Here is a more efficient version:
(set 'common-words '("and" "or" "the")) (set 're (format {\b(%s)\b} (join common-words "|"))) (set 'occurrences (find-all re text (lower-case $0) 1)) (println (map 'list common-words (count common-words occurrences))) ; (("and" 22267) ("or" 1582) ("the" 34619))
Note that find-all
is recursive and newLISP has a limited stack size, which can be set during execution with the -s switch:
newlisp -s 500000 common_counts.lsp
The previous example would hit the default stack limit of 2,048. This can be solved by using map instead of find-all
‘s substitution expression:
(set 'common-words '("and" "or" "the")) (set 're (format {\b(%s)\b} (join common-words "|"))) (set 'occurrences (map 'lower-case (find-all re text $0 1))) (println (map 'list common-words (count common-words occurrences))) ; (("and" 22267) ("or" 1582) ("the" 34619))
The substitution expression is also useful to cause side effects, squeezing even more efficiency out of the algorithm. Here, find-all
increments a count of each word and stores it in a dictionary.
(define counts:counts) (set 'common-words '("and" "or" "the")) (set 're (format {\b(%s)\b} (join common-words "|"))) (find-all re text (counts (lower-case $0) (+ 1 (or (counts (lower-case $0)) 0))) 1) (dolist (w common-words) (println (format "%4s: %6d" w (counts w)))) ; and: 22267 ; or: 1582 ; the: 34619
This algorithm is quite fast, although still somewhat weighty in RAM, since it stores the entire text before doing its work.
List searches
find-all
list searches are (arguably) nearly as powerful as regular expressions. By default, find-all
compares elements of target with pattern using match
, and the default expression is the entire matched element ($0
):
(set 'target '((a 1) (b 2) (c 3) (d 4 5))) (find-all '(? ?) target) ; ((a 1) (b 2) (c 3)) (find-all '(d *) target) ; ((d 4 5))
Using the substitution expression, lists may be unified or matched further:
(find-all '(? ?) target (unify '(Letter Number) $0)) ; (((Letter a) (Number 1)) ((Letter b) (Number 2)) ((Letter c) (Number 3)))
Simple list searches using other comparators than match
are straight-forward:
(find-all 4 '(1 2 3 4 5) $0 >) ; (1 2 3) (find-all 4 '(1 2 3 4 5) (+ 1 $0) >) ; (2 3 4)
find-all
is convenient for searching XML. newLISP parses XML into a tree. For example:
(xml-type-tags nil nil nil nil) (set 'xml (xml-parse (get-url "http://www.weather.gov/xml/current_obs/index.xml") (+ 1 2 4 16)))

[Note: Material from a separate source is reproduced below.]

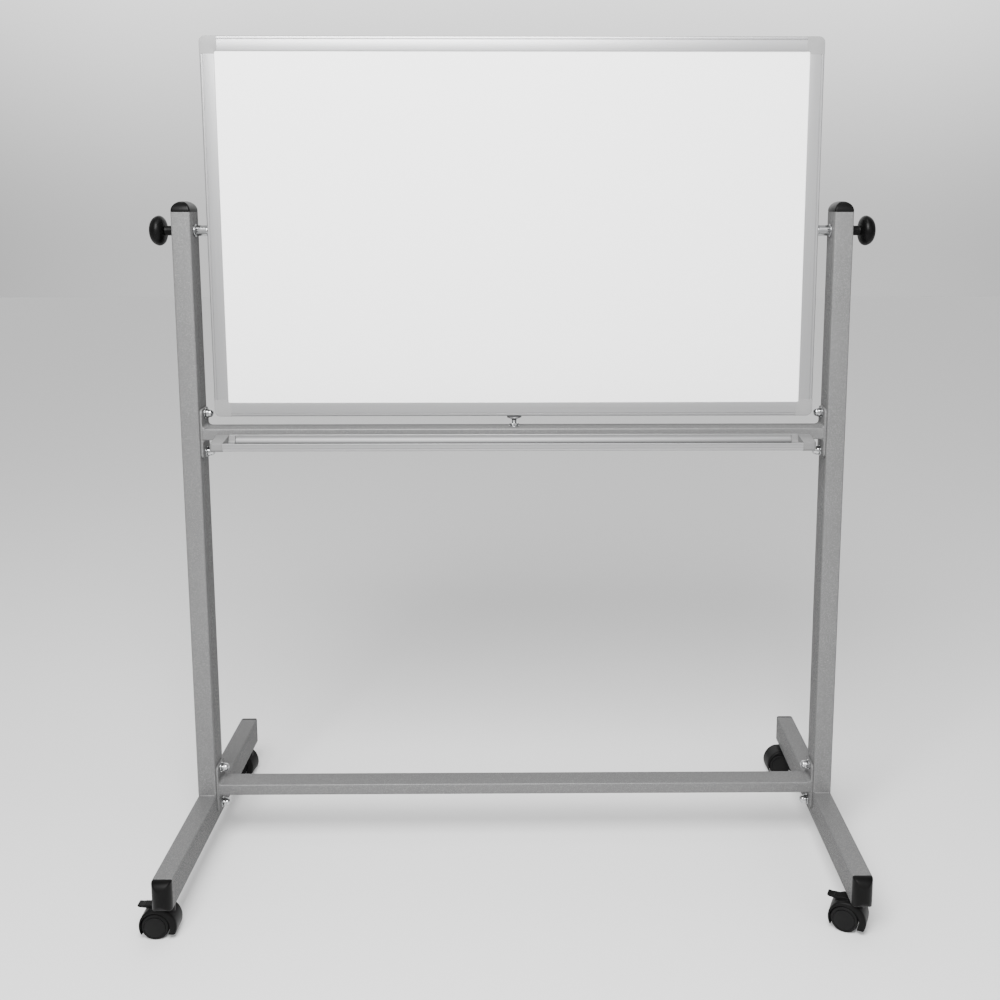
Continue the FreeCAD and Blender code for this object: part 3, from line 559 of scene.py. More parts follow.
# %% Silver powder coat
def powder_coat():
    made, tree, shader = new_finish("silver_powder_coat", grey(0.13), 0.45, 0.35)
    shader.inputs["Specular IOR Level"].default_value = 0.06
    shader.inputs["Specular Tint"].default_value = (*grey(0.15), 1)
    sparkle = effect(tree, flecks, "Mask", Scale=1300.0, Amount=0.16)
    tone = mixed_colour(tree, effect(tree, patches, "Amount", Scale=5.0), grey(0.128), grey(0.134))
    tree.links.new(mixed_colour(tree, sparkle, tone, grey(0.21)), shader.inputs["Base Color"])
    uneven_gloss(tree, shader, 0.42, 0.48)
    bump(tree, shader, effect(tree, grain, "Height", Scale=900.0), 0.08, 0.0002)
    return made


silver_paint = powder_coat()
print(silver_paint.name)


# %% [markdown]
# ### Anodised aluminium
# The board's frame and the tray are drawn aluminium, etched and anodised: a pale satin metal whose only
# texture is fine lines along its length, left by the die. The tray's trough also has painted shade: a dark
# film in its colour, thickest at its bottom, that stands for the shade and dark reflections down in it.

# %% Anodised aluminium
def anodised(name, shade_heights=None):
    """Drawn aluminium; the second argument gives the heights in metres over which painted shade on upward
    faces fades out.
    """
    made, tree, shader = new_finish(name, (0.35, 0.35, 0.354), 0.34, 0.8)
    fine = effect(tree, lines, "Height", Along=2.0, Across=2600.0)
    tone = mixed_colour(tree, fine, (0.33, 0.33, 0.334), (0.375, 0.375, 0.379))
    if shade_heights:
        # painted shade: low upward faces of the trough go dark towards grey 0.04 and their gloss duller, as
        # if in shade
        painted_shade = effect(tree, painted_shade_group, "Mask", Low=shade_heights[0], High=shade_heights[1])
        tone = mixed_colour(tree, painted_shade, tone, grey(0.04))
        gloss = remapped(tree, painted_shade, 0.0, 1.0, 0.36, 0.6)
    else:
        gloss = remapped(tree, fine, 0.3, 0.7, 0.31, 0.41)
    tree.links.new(gloss, shader.inputs["Roughness"])
    tree.links.new(tone, shader.inputs["Base Color"])
    bump(tree, shader, fine, 0.12, 0.0001)
    return made


aluminium = anodised("anodised_aluminium")
print(aluminium.name)


# %% [markdown]
# ### Plastics
# The moulded plastics are the greys of the board's corners and the tray's ends, and the black of the knobs,
# plugs and casters. All carry the fine eroded grain of their moulds, and the black ones are worn a little
# smoother in patches. Black takes almost no colour of its own and little shine: a matt black that gleams
# looks grey in an even studio.

# %% Plastics
def moulded(name, colour, lighter, low, high, grain_scale, grain_strength, shine=0.5):
    """Colour and gloss drift together in patches, over a fine even grain."""
    made, tree, shader = new_finish(name, colour, low)
    shader.inputs["Specular IOR Level"].default_value = shine
    amount = uneven_gloss(tree, shader, low, high, 14.0)
    tree.links.new(mixed_colour(tree, amount, colour, lighter), shader.inputs["Base Color"])
    bump(tree, shader, effect(tree, grain, "Height", Scale=grain_scale), grain_strength, 0.0002)
    return made


grey_plastic = moulded("grey_plastic", grey(0.19), grey(0.21), 0.42, 0.52, 1100.0, 0.15)
tray_plastic = moulded("tray_cap_plastic", grey(0.12), grey(0.14), 0.42, 0.52, 1100.0, 0.15)
black_plastic = moulded("black_plastic", grey(0.002), grey(0.003), 0.34, 0.46, 1200.0, 0.15, 0.08)
hood_nylon = moulded("hood_nylon", grey(0.003), grey(0.005), 0.38, 0.50, 1000.0, 0.15, 0.08)
wheel_tread = moulded("wheel_tread", grey(0.005), grey(0.008), 0.55, 0.70, 800.0, 0.2, 0.08)
wheel_cover = moulded("wheel_cover", grey(0.005), grey(0.007), 0.36, 0.46, 1300.0, 0.12, 0.09)
pad_rubber = moulded("pad_rubber", grey(0.055), grey(0.07), 0.65, 0.80, 900.0, 0.30, 0.2)
print("plastics", sum(m.users == 0 for m in bpy.data.materials), "finishes ready")


# %% [markdown]
# ### Fasteners and the writing surface
# Zinc plate is a bright, slightly cloudy metal with faint tool lines. The writing sheets are enamelled
# steel: white under a clear gloss, with the very slight waviness of thin sheet and soft wiping haze.

# %% Bright metals
def plated(name, colour, low, high):
    made, tree, shader = new_finish(name, colour, low, 1.0)
    uneven_gloss(tree, shader, low, high, 60.0)
    bump(tree, shader, effect(tree, grain, "Height", Scale=500.0), 0.03, 0.0001)
    return made


zinc = plated("zinc_plate", (0.46, 0.465, 0.47), 0.14, 0.24)
brass = plated("brass", (0.78, 0.60, 0.28), 0.22, 0.34)
print(zinc.name, brass.name)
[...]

For more info on parsing XML in newLISP, see this article and the newLISP documentation.
The XML at the url above lists weather stations. Here is an example station entry, under the root element, “wx_station_index”:
> > TAPA>> AG>> Vc Bird Intl Airport Antigua>> 17.117>> -61.783>> http://weather.noaa.gov/weather/current/TAPA.html>> http://weather.gov/xml/current_obs/TAPA.rss>> http://weather.gov/xml/current_obs/TAPA.xml> >
assoc
is useful for finding a path in a parsed XML list:
(set 'stations-xml (assoc (xml "wx_station_index")))
However, assoc
only returns the first element of the list that matches. In the XML article linked above, pop-assoc
was used to collect elements iteratively:
(set 'stations '()) (while (assoc (xml "wx_station_index" "station"))
That is a handy way of collecting all elements, especially in an irregular document. With find-all
, elements may be found just as easily and without modifying the original list:
(find-all '("station" *) (assoc (xml "wx_station_index")))
From there, it is just as simple to aggregate the values from each element:
(set 'station-pattern '("station" ("station_id" ?) ("state" ?) ("station_name" ?) ("latitude" ?) ("longitude" ?) ("html_url" ?) ("rss_url" ?) ("xml_url" ?))) (find-all '("station" *) (assoc (xml "wx_station_index")) (match station-pattern $0))
This returns a list of the node values for each station. The data can be applied to a different associative structure easily using unify
:
(find-all '("station" *) (assoc (xml "wx_station_index")) (unify '(Id State Name Lat Lon Html Rss Xml) (match station-pattern $0)))
Each element in this list this creates looks like:
((Id "TAPA") (State "AG") (Name "Vc Bird Intl Airport Antigua") (Lat "17.117") (Lon "-61.783") (Html "http://weather.noaa.gov/weather/current/TAPA.html") (Rss "http://weather.gov/xml/current_obs/TAPA.rss") (Xml "http://weather.gov/xml/current_obs/TAPA.xml"))
A completely impractical example
There are further implications of find-all
‘s ability to cause side effects in the substitution expression. To download the XML for each individual station, something like this could be done (don’t really do this – it will attempt to spawn more than 2,000 processes):
(set 'processes (find-all '("station" *) (assoc (xml "wx_station_index")) (spawn (sym (lookup "station_name" $0) 'WEATHER) (get-url (lookup "xml_url" $0))))) (sync 30000) ; wait 30 seconds for all downloads to finish
Assuming that the application is able to download the XML file for more than 2,000 stations in 30 seconds (and that there is no hard limit to forked processes, as there is in OSX), the context WEATHER
will contain the XML for all stations.
The infeasability of this example aside, it demonstrates, as an example, how easily a user-supplied XML file could be used to script a newLISP application.
Since version 9.4.7 the stack dependence of ‘find-all’ has been eliminated. Large lists or strings can be searched independent of the configured stack.